In the words of the European Commission’s President, Europe is facing “not just a financial crisis but also a crisis of confidence in our future, credibility and of respect for our values”. This crisis has a long history, which predates, although has been exacerbated by, the Eurozone crisis. It has proved difficult to cultivate a shared vision for the European project and a sense of European belonging. The final report of the Future on Europe Group reports that in “many parts of Europe, nationalism and populism are on the rise, while the feeling of solidarity and sense of belonging in Europe are dwindling”. Many do not understand the EU and feel that it meddles in matters with which it ought to not concern itself. Europe is seen as a threat to national culture and identity.
This is therefore a very timely volume. It brings together academics from a variety of humanity and social science backgrounds to challenge our understanding of identity and its formation. Throughout, an emphasis is placed upon the cultural aspects of identity formation. The book’s main conceptual contribution lies in its advancement of the “processural” character of transnational identity formation. Unlike much of the literature before it, which “is still wedded to a predominantly statist as well as static paradigm” (p.2), this volume’s authors present a more dynamic conception of transnational identity, one which is in flux and changing over time. In doing so, the authors set out to “elucidate some of the more subtle, shifting dynamics that evade quantitative static analyses” of identity formation (p.3). They have certainly achieved their aim.
The first part of the book explores the bi-directional relationship between EU integration policies and national public spheres in Europe. Sophie Duchesne’s contribution in chapter three is particularly illuminating. Duchesne’s thesis is that we ought to analyse attitudes towards European integration as a component of national identification, rather than as an autonomous object. She draws upon qualitative studies (particularly her 2005-2010 project “Citizens talking about Europe”) to question the conclusion of many quantitative studies that national identities diminish support for European integration.
Duchesene et al’s study demonstrates that different groups hold different opinions regarding European integration, according to both their nationality and social belonging. Thus, since European identification is “part and parcel of national identification changes” (p.60), European identity can be properly understood only by a detailed comprehension of national identity formation and the ways in which it might be changing. Furthermore, as Duchesene notes, “In the discussion about the so-called ‘EU democratic deficit’, the assumption is that people do not feel represented enough at the European level and that this generates Euroscepticism among European citizens who, in addition, feel they do not benefit enough or uppermost from EU policies” (p.68). The findings from her study do not support that hypothesis. Eurosceptics were found among those who benefited most from European integration. Moreover, people felt attached to their nation, even if they did not feel well represented at a national level.
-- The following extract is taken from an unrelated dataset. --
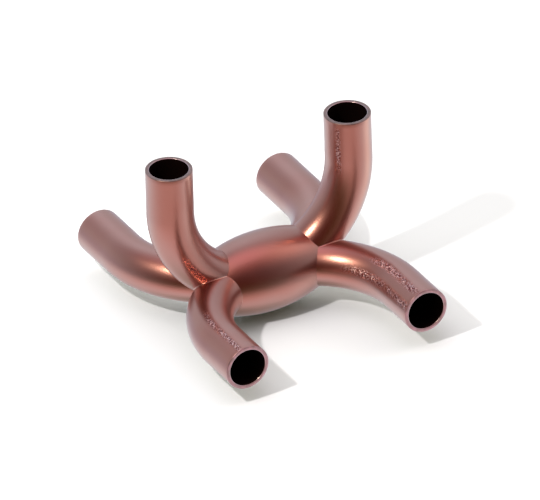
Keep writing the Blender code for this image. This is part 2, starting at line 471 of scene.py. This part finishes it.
def make_barrel(skin, bore):
    turns = [math.tau * index / BARREL_SIDES for index in range(BARREL_SIDES)]

    def skin_rows(grow):
        edges = [barrel_edge(turn, grow, SEAT) for turn in turns]
        rows = []
        for step in range(-BARREL_STEPS, BARREL_STEPS + 1):
            side = SIDES["right"] if step >= 0 else SIDES["left"]
            share = math.sin(math.pi / 2 * abs(step) / BARREL_STEPS)
            rows.append([barrel_point(edge * share, turn, grow, side)
                         for turn, edge in zip(turns, edges)])
        return rows

    outer = skin_rows(0.0)
    inner = skin_rows(-BARREL_WALL)[::-1]
    materials = [0] * (len(outer) - 1) + [1] * (len(inner) + 1)
    piece = closed_skin("barrel", outer + inner, materials, [skin, bore])
    place_piece(piece, "barrel_copper", "barrel_shell")


def fillet_rows(points, first_distance, second_distance, leg, is_ring):
    """Sections of a small concave fillet along a seam between two surfaces."""
    count = len(points)
    rows = []
    for index, point in enumerate(points):
        after = points[(index + 1) % count] if is_ring else points[min(index + 1, count - 1)]
        before = points[index - 1] if is_ring else points[max(index - 1, 0)]
        along = (after - before).normalized()
        first, second = slope(first_distance, point), slope(second_distance, point)
        up_first = along.cross(first)
        up_second = along.cross(second)
        up_first *= math.copysign(1.0, up_first.dot(second))
        up_second *= math.copysign(1.0, up_second.dot(first))
        start = point + up_first.normalized() * leg
        end = point + up_second.normalized() * leg
        row = []
        for step in range(FILLET_STEPS + 1):
            t = step / FILLET_STEPS
            row.append(start * (1 - t) ** 2 + point * (2 * t * (1 - t)) + end * t ** 2)
        under = -(first + second).normalized() * FILLET_ROOT
        row += [end - second * FILLET_ROOT, point + under, start - first * FILLET_ROOT]
        rows.append(row)
    return rows


def make_fillet(name, points, first_distance, second_distance, leg, is_ring, material, node):
    rows = fillet_rows(points, first_distance, second_distance, leg, is_ring)
    mesh = bmesh.new()
    made = [[mesh.verts.new(point + AXIS) for point in row] for row in rows]
    pairs = list(zip(made, made[1:])) + ([(made[-1], made[0])] if is_ring else [])
    for lower, upper in pairs:
        for index in range(len(lower)):
            following = (index + 1) % len(lower)
            mesh.faces.new((lower[index], lower[following], upper[following], upper[index]))
    if not is_ring:
        mesh.faces.new(made[0])
        mesh.faces.new(made[-1][::-1])
    piece = finish_mesh(mesh, name, [material], SHARP_FILLET_DEGREES)
    place_piece(piece, "braze", node)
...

These findings ought to be read by anyone thinking about how a truly transnational European public sphere might be developed. Although they require validation by further data, they suggest that talking about “European identity” in an abstract, autonomous sense is rather meaningless. To make any sense, the term must be rooted in a national context. The solution to the European identity problem may therefore lie within, rather than without, Member States. Furthermore, these findings suggest that the solution to the European democratic deficit is more complex than increasing representation or improving perceptions of policy outputs. The problems may in fact lie in European political culture and the character of European policy. As Duchesene argues, “National policies may have developed a sense of community and solidarity among themselves that people need and value independently of any rational evaluation of the way they benefit from them” (p.68). This seems to be lacking at a European level.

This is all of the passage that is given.